SOURCE EXCERPT:
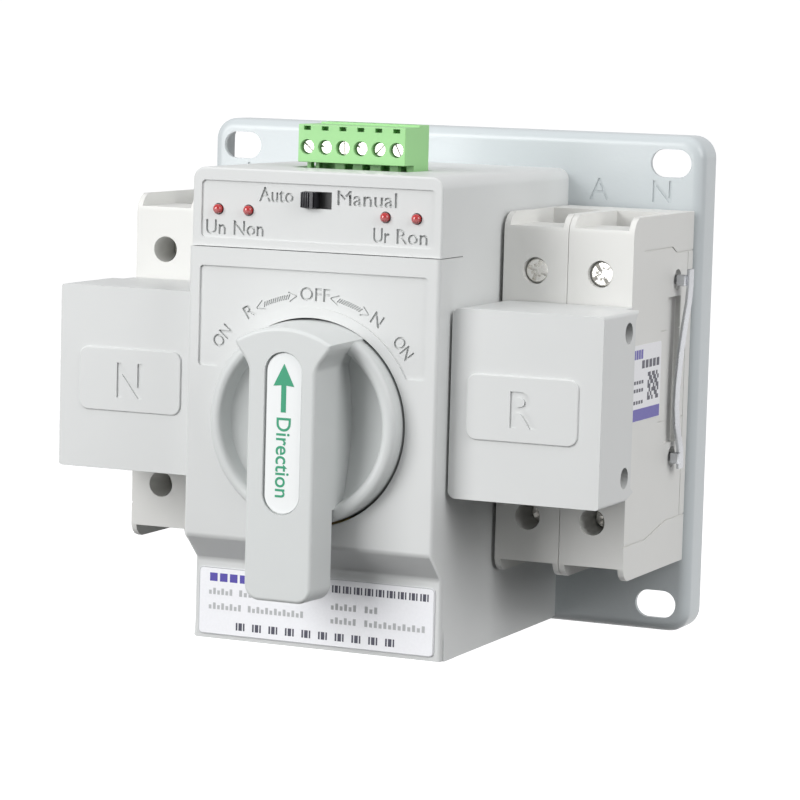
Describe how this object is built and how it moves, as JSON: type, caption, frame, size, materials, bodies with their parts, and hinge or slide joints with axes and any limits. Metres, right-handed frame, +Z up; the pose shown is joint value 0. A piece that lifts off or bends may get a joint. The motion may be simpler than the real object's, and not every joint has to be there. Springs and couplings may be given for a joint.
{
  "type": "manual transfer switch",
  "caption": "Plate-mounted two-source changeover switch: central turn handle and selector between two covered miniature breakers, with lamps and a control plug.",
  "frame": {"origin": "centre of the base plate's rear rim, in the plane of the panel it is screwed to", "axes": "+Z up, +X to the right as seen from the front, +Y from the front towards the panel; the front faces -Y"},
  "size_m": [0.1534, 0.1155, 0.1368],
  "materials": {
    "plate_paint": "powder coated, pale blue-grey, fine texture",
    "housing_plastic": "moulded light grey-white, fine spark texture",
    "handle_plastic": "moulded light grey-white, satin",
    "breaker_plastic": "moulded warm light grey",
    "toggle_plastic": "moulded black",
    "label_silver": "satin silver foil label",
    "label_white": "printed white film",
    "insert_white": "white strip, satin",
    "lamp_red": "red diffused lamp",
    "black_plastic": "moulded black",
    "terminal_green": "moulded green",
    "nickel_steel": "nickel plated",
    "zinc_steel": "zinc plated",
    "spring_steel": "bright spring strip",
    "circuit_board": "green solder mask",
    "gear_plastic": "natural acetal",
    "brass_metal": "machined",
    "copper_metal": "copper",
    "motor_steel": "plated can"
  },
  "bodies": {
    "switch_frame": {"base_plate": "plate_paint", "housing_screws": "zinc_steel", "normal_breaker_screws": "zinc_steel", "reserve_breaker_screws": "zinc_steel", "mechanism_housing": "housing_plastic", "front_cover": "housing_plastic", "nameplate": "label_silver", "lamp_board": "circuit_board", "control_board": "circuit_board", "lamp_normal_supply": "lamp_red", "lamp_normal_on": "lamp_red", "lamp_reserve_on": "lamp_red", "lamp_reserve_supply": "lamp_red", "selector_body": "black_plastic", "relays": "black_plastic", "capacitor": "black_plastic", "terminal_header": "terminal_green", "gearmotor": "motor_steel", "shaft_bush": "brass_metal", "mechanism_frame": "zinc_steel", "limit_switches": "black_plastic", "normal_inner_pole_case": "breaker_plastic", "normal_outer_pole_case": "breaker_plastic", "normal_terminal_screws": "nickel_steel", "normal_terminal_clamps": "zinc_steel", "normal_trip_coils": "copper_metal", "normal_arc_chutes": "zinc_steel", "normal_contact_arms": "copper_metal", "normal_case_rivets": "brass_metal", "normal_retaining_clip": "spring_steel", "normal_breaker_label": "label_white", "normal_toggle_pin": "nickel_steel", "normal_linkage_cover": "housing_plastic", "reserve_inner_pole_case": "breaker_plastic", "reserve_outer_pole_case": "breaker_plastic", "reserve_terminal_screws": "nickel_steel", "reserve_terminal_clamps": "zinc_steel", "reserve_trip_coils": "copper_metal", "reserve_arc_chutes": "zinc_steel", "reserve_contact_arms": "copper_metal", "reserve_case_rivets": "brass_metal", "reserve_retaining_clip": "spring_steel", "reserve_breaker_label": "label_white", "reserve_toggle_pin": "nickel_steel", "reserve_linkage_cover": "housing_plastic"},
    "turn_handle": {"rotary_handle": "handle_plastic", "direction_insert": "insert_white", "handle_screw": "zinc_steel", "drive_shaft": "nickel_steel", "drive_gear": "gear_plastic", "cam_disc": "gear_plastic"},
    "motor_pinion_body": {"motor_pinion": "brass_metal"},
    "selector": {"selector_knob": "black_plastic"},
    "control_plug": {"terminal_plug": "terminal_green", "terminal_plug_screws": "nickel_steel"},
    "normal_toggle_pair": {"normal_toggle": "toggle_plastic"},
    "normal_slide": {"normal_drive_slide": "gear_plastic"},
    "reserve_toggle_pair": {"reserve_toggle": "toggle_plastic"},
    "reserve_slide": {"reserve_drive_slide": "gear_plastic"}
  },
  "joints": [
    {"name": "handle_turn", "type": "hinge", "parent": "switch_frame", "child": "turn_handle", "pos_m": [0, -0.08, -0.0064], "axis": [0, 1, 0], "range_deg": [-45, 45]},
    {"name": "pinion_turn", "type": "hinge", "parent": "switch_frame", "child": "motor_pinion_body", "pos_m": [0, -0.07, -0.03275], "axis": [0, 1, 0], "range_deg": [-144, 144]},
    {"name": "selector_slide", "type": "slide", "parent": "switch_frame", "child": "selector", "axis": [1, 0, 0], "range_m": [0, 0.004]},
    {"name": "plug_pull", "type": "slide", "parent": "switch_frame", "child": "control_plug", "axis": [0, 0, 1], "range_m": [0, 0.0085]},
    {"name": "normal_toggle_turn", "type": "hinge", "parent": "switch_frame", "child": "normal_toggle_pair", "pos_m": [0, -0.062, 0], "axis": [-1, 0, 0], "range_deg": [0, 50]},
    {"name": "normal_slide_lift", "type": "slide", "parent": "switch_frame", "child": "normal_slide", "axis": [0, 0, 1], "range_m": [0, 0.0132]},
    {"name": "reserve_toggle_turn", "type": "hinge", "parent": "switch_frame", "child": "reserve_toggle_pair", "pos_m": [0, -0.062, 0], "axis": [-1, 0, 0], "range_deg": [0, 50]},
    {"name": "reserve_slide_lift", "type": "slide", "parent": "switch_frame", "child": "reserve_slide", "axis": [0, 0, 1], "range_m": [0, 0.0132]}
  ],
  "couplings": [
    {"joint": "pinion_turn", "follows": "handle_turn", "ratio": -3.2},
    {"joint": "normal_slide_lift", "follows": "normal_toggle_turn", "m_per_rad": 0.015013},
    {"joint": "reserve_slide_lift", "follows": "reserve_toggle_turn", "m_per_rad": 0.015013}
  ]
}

TASK DESCRIPTION: Recopy the whole listing exactly.

THE COMPLETED TASK:
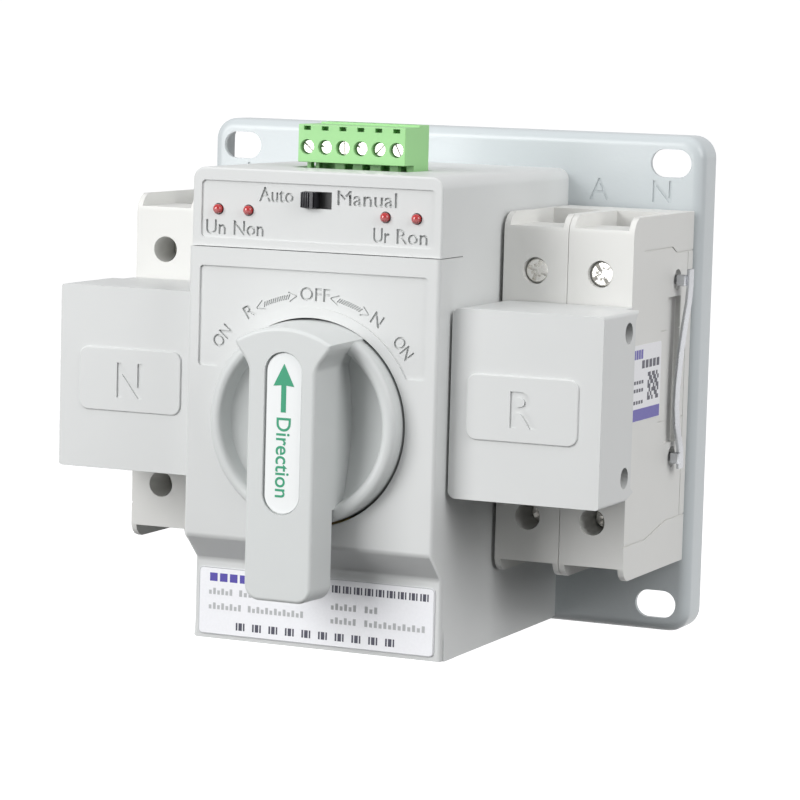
Describe how this object is built and how it moves, as JSON: type, caption, frame, size, materials, bodies with their parts, and hinge or slide joints with axes and any limits. Metres, right-handed frame, +Z up; the pose shown is joint value 0. A piece that lifts off or bends may get a joint. The motion may be simpler than the real object's, and not every joint has to be there. Springs and couplings may be given for a joint.
{
  "type": "manual transfer switch",
  "caption": "Plate-mounted two-source changeover switch: central turn handle and selector between two covered miniature breakers, with lamps and a control plug.",
  "frame": {"origin": "centre of the base plate's rear rim, in the plane of the panel it is screwed to", "axes": "+Z up, +X to the right as seen from the front, +Y from the front towards the panel; the front faces -Y"},
  "size_m": [0.1534, 0.1155, 0.1368],
  "materials": {
    "plate_paint": "powder coated, pale blue-grey, fine texture",
    "housing_plastic": "moulded light grey-white, fine spark texture",
    "handle_plastic": "moulded light grey-white, satin",
    "breaker_plastic": "moulded warm light grey",
    "toggle_plastic": "moulded black",
    "label_silver": "satin silver foil label",
    "label_white": "printed white film",
    "insert_white": "white strip, satin",
    "lamp_red": "red diffused lamp",
    "black_plastic": "moulded black",
    "terminal_green": "moulded green",
    "nickel_steel": "nickel plated",
    "zinc_steel": "zinc plated",
    "spring_steel": "bright spring strip",
    "circuit_board": "green solder mask",
    "gear_plastic": "natural acetal",
    "brass_metal": "machined",
    "copper_metal": "copper",
    "motor_steel": "plated can"
  },
  "bodies": {
    "switch_frame": {"base_plate": "plate_paint", "housing_screws": "zinc_steel", "normal_breaker_screws": "zinc_steel", "reserve_breaker_screws": "zinc_steel", "mechanism_housing": "housing_plastic", "front_cover": "housing_plastic", "nameplate": "label_silver", "lamp_board": "circuit_board", "control_board": "circuit_board", "lamp_normal_supply": "lamp_red", "lamp_normal_on": "lamp_red", "lamp_reserve_on": "lamp_red", "lamp_reserve_supply": "lamp_red", "selector_body": "black_plastic", "relays": "black_plastic", "capacitor": "black_plastic", "terminal_header": "terminal_green", "gearmotor": "motor_steel", "shaft_bush": "brass_metal", "mechanism_frame": "zinc_steel", "limit_switches": "black_plastic", "normal_inner_pole_case": "breaker_plastic", "normal_outer_pole_case": "breaker_plastic", "normal_terminal_screws": "nickel_steel", "normal_terminal_clamps": "zinc_steel", "normal_trip_coils": "copper_metal", "normal_arc_chutes": "zinc_steel", "normal_contact_arms": "copper_metal", "normal_case_rivets": "brass_metal", "normal_retaining_clip": "spring_steel", "normal_breaker_label": "label_white", "normal_toggle_pin": "nickel_steel", "normal_linkage_cover": "housing_plastic", "reserve_inner_pole_case": "breaker_plastic", "reserve_outer_pole_case": "breaker_plastic", "reserve_terminal_screws": "nickel_steel", "reserve_terminal_clamps": "zinc_steel", "reserve_trip_coils": "copper_metal", "reserve_arc_chutes": "zinc_steel", "reserve_contact_arms": "copper_metal", "reserve_case_rivets": "brass_metal", "reserve_retaining_clip": "spring_steel", "reserve_breaker_label": "label_white", "reserve_toggle_pin": "nickel_steel", "reserve_linkage_cover": "housing_plastic"},
    "turn_handle": {"rotary_handle": "handle_plastic", "direction_insert": "insert_white", "handle_screw": "zinc_steel", "drive_shaft": "nickel_steel", "drive_gear": "gear_plastic", "cam_disc": "gear_plastic"},
    "motor_pinion_body": {"motor_pinion": "brass_metal"},
    "selector": {"selector_knob": "black_plastic"},
    "control_plug": {"terminal_plug": "terminal_green", "terminal_plug_screws": "nickel_steel"},
    "normal_toggle_pair": {"normal_toggle": "toggle_plastic"},
    "normal_slide": {"normal_drive_slide": "gear_plastic"},
    "reserve_toggle_pair": {"reserve_toggle": "toggle_plastic"},
    "reserve_slide": {"reserve_drive_slide": "gear_plastic"}
  },
  "joints": [
    {"name": "handle_turn", "type": "hinge", "parent": "switch_frame", "child": "turn_handle", "pos_m": [0, -0.08, -0.0064], "axis": [0, 1, 0], "range_deg": [-45, 45]},
    {"name": "pinion_turn", "type": "hinge", "parent": "switch_frame", "child": "motor_pinion_body", "pos_m": [0, -0.07, -0.03275], "axis": [0, 1, 0], "range_deg": [-144, 144]},
    {"name": "selector_slide", "type": "slide", "parent": "switch_frame", "child": "selector", "axis": [1, 0, 0], "range_m": [0, 0.004]},
    {"name": "plug_pull", "type": "slide", "parent": "switch_frame", "child": "control_plug", "axis": [0, 0, 1], "range_m": [0, 0.0085]},
    {"name": "normal_toggle_turn", "type": "hinge", "parent": "switch_frame", "child": "normal_toggle_pair", "pos_m": [0, -0.062, 0], "axis": [-1, 0, 0], "range_deg": [0, 50]},
    {"name": "normal_slide_lift", "type": "slide", "parent": "switch_frame", "child": "normal_slide", "axis": [0, 0, 1], "range_m": [0, 0.0132]},
    {"name": "reserve_toggle_turn", "type": "hinge", "parent": "switch_frame", "child": "reserve_toggle_pair", "pos_m": [0, -0.062, 0], "axis": [-1, 0, 0], "range_deg": [0, 50]},
    {"name": "reserve_slide_lift", "type": "slide", "parent": "switch_frame", "child": "reserve_slide", "axis": [0, 0, 1], "range_m": [0, 0.0132]}
  ],
  "couplings": [
    {"joint": "pinion_turn", "follows": "handle_turn", "ratio": -3.2},
    {"joint": "normal_slide_lift", "follows": "normal_toggle_turn", "m_per_rad": 0.015013},
    {"joint": "reserve_slide_lift", "follows": "reserve_toggle_turn", "m_per_rad": 0.015013}
  ]
}